Another little gem that came my way this year was Picaresque by The Decemberists. Larger than life stories presented by a band that pass more than a passing nod and wink to The Smiths, The Cure, The Pogues and a whole host of other British bands. This is something of a diamond in the rough in album terms, The band are hardly household names but if the quality of the songs presented here are anything to go by then maybe they deserve a higher profile than they have currently achieved. This is melodic guitar pop with a hint of the theatrical about it. Stories that are often told in a balladeering style with an occasional smudge of the sea shanty about them (think early Pogues here). While I doubt they could be accused of matching their forebears, they do a captivating job with this selection (a particular standout example being the heart tugging track The Engine Driver) and that alone makes this album worth tracking down.

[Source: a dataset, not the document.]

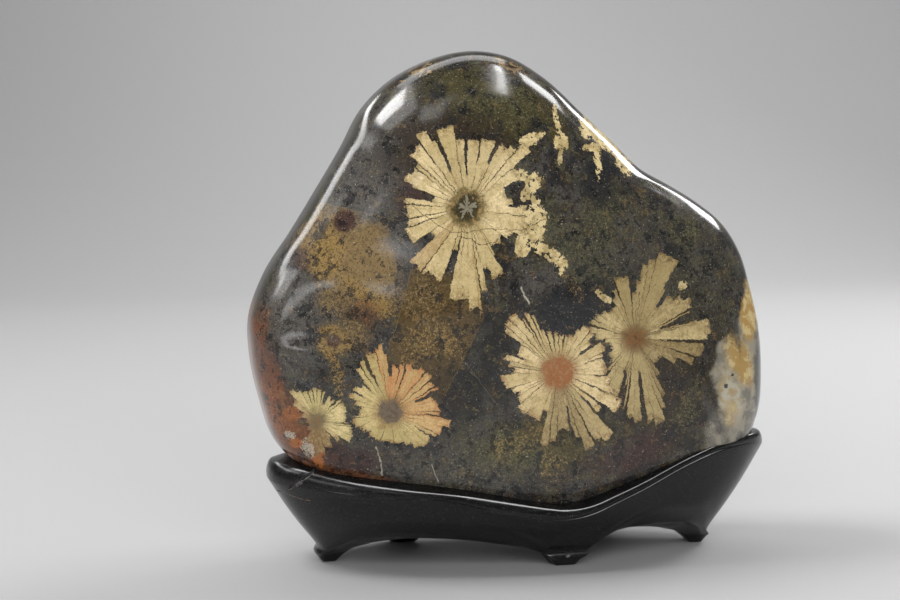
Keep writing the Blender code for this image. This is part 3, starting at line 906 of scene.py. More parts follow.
# The stone's colours, by name. A second name is what the first is mottled with.
STONE_COLOURS = {
    "charcoal": (0.022, 0.020, 0.017),
    "slate": (0.072, 0.066, 0.058),
    "grey": (0.125, 0.115, 0.105),
    "umber": (0.034, 0.023, 0.013),
    "gold": (0.235, 0.155, 0.062),
    "ochre": (0.300, 0.190, 0.060),
    "bronze": (0.105, 0.066, 0.022),
    "olive": (0.060, 0.052, 0.018),
    "moss": (0.100, 0.095, 0.048),
    "plum": (0.060, 0.030, 0.026),
    "rust": (0.210, 0.075, 0.028),
    "orange": (0.420, 0.140, 0.035),
    "cream": (0.560, 0.440, 0.210),
    "tawny": (0.290, 0.200, 0.095),
    "white": (0.520, 0.480, 0.380),
    "quartz": (0.330, 0.300, 0.235),
    "amber": (0.430, 0.270, 0.085),
    "ink": (0.018, 0.019, 0.021),
    "black": (0.006, 0.006, 0.005),
    "fleck": (0.30, 0.25, 0.155),
    "thread": (0.24, 0.19, 0.10),
    "quartz_cloud": (0.200, 0.185, 0.150),
    "white_stain": (0.440, 0.330, 0.160),
    "amber_light": (0.620, 0.480, 0.230),
    "cream_cloud": (0.50, 0.38, 0.170),
    "cream_stain": (0.24, 0.145, 0.045),
}

# Patches of the ground, laid in order: colour, across, up, half width, half height, lean in degrees, how
# broken and how soft the edge is, cover, and share of specks. Places and sizes are in millimetres over the
# face.
GROUND_PATCHES = (
    ("slate", -84, 130, 34, 40, 0, 1.6, 0.6, 0.90, 0.15),
    ("slate", -60, 190, 26, 26, 0, 1.6, 0.7, 0.80, 0.15),
    ("slate", -30, 56, 60, 22, 0, 1.6, 0.7, 0.70, 0.2),
    ("slate", 66, 130, 46, 46, 0, 1.8, 0.7, 0.50, 0.2),
    ("umber", -44, 182, 14, 12, 0, 1.4, 0.6, 0.9, 0.1),
    ("umber", -16, 200, 34, 14, 10, 1.4, 0.6, 0.9, 0.1),
    ("umber", 70, 84, 26, 30, 0, 1.6, 0.6, 0.8, 0.15),
    ("grey", -58, 148, 12, 12, 0, 1.4, 0.7, 0.60, 0.1),
    ("grey", -66, 168, 20, 11, 40, 1.2, 0.7, 0.55, 0.1),
    ("grey", -98, 122, 13, 24, 0, 1.4, 0.7, 0.55, 0.3),
    ("grey", 22, 136, 12, 8, 0, 1.5, 0.6, 0.40, 0.4),
    ("moss", 30, 150, 26, 20, 0, 1.8, 0.6, 0.55, 0.6),
    ("moss", 38, 168, 12, 9, 0, 1.7, 0.5, 0.45, 0.8),
    ("moss", 56, 164, 10, 8, 0, 1.7, 0.5, 0.45, 0.8),
    ("moss", 77, 155, 9, 8, 0, 1.7, 0.5, 0.60, 0.7),
    ("moss", 88, 128, 20, 28, 0, 1.7, 0.6, 0.40, 0.7),
    ("olive", -14, 214, 26, 10, -8, 1.5, 0.6, 0.85, 0.3),
    ("olive", 6, 202, 20, 8, -10, 1.6, 0.6, 0.8, 0.4),
    ("moss", -10, 212, 17, 6, 8, 1.9, 0.5, 0.50, 0.9),
    ("moss", 2, 206, 13, 6, 0, 1.9, 0.5, 0.45, 0.9),
    ("olive", 10, 60, 30, 12, 0, 1.5, 0.6, 0.85, 0.3),
    ("gold", 14, 62, 15, 8, -16, 1.9, 0.5, 0.42, 0.8),
    ("moss", 0, 57, 26, 10, -12, 1.8, 0.5, 0.60, 0.8),
    ("moss", -20, 50, 42, 12, 0, 1.7, 0.6, 0.50, 0.9),
    ("gold", 32, 50, 30, 9, 14, 1.9, 0.5, 0.34, 1.0),
    ("grey", -30, 46, 46, 10, -4, 1.7, 0.6, 0.40, 0.9),
    ("moss", 80, 74, 8, 16, -28, 1.6, 0.5, 0.50, 0.8),
    ("ochre", 2, 60, 13, 6, 12, 1.8, 0.4, 0.42, 0.8),
    ("ochre", 17, 50, 6, 11, 24, 1.8, 0.4, 0.42, 0.8),
    ("plum", 46, 50, 18, 8, 22, 1.6, 0.5, 0.55, 0.3),
    ("plum", 58, 54, 16, 8, 30, 1.5, 0.5, 0.60, 0.3),
    ("plum", -93, 143, 7, 6, 30, 1.2, 0.3, 0.7, 0.2),
    ("plum", -44, 170, 8, 9, 0, 1.4, 0.5, 0.7, 0.2),
    ("plum", -36, 84, 12, 10, 0, 1.6, 0.6, 0.40, 0.3),
    ("ink", 22, 119, 12, 12, 20, 0.9, 0.22, 0.95, 0.0),
    ("ink", 38, 124, 7, 9, 0, 1.3, 0.4, 0.7, 0.1),
    ("black", -24, 88, 16, 18, 10, 1.6, 0.6, 0.60, 0.2),
    ("black", -6, 110, 12, 12, 0, 1.6, 0.6, 0.60, 0.2),
    ("ink", 50, 186, 9, 8, 0, 1.2, 0.4, 0.8, 0.1),
    ("ink", 36, 176, 8, 9, 0, 1.2, 0.4, 0.8, 0.1),
    ("grey", 7, 131, 5, 6, 0, 1.4, 0.6, 0.5, 0.2),
    ("gold", 25, 130, 3, 10, 32, 1.8, 0.4, 0.45, 0.9),
)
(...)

Now just because I’ve got a downer on a lot of the compilations that emerge for the Christmas rush that doesn’t necessarily mean that they’re all bad. The first one that gets the thumbs up from me is New Order’s Singles collection. Fair enough their back catalogue has been mercilessly raided over the years and with varying results, however this time Manchester’s finest play to their strengths and present the classics in an easily digestible package. All the goodies are here, Blue Monday, The Perfect Kiss, and True Faith to name but three. The beauty of this collection is the songs are here in their original versions, so no unnecessary remixes or padding can really be found with this collection.

Secondly another singles collection that could pass muster as stocking filler is The Prodigy’s Their Law collection. This is fifteen years of work from Braintree’s dance collective. Ranging from the bubblegum rave of tracks such as Charly and Outer Space right through to the retro electro of tracks like Girls and Spitfire. The mood gets suitably dark and the beats become suitably bone crushing along the way, but this is as good a way as any to track the progress of one of dance music’s most influential bands. Sure some of the tracks might have dated in production terms but hell, it all still sounds good and is essential for those random shape throwing moments that will doubtless come over you when you start listening.

So there you have it, five of my best from this year and in my opinion these are the CD’s that you could do worse than add to your wish list for Santa (or for the more cynical, go out and buy yourself). Either way, happy listening. And remember if you’re reading this then you’re only a click away from your online retailer of choice.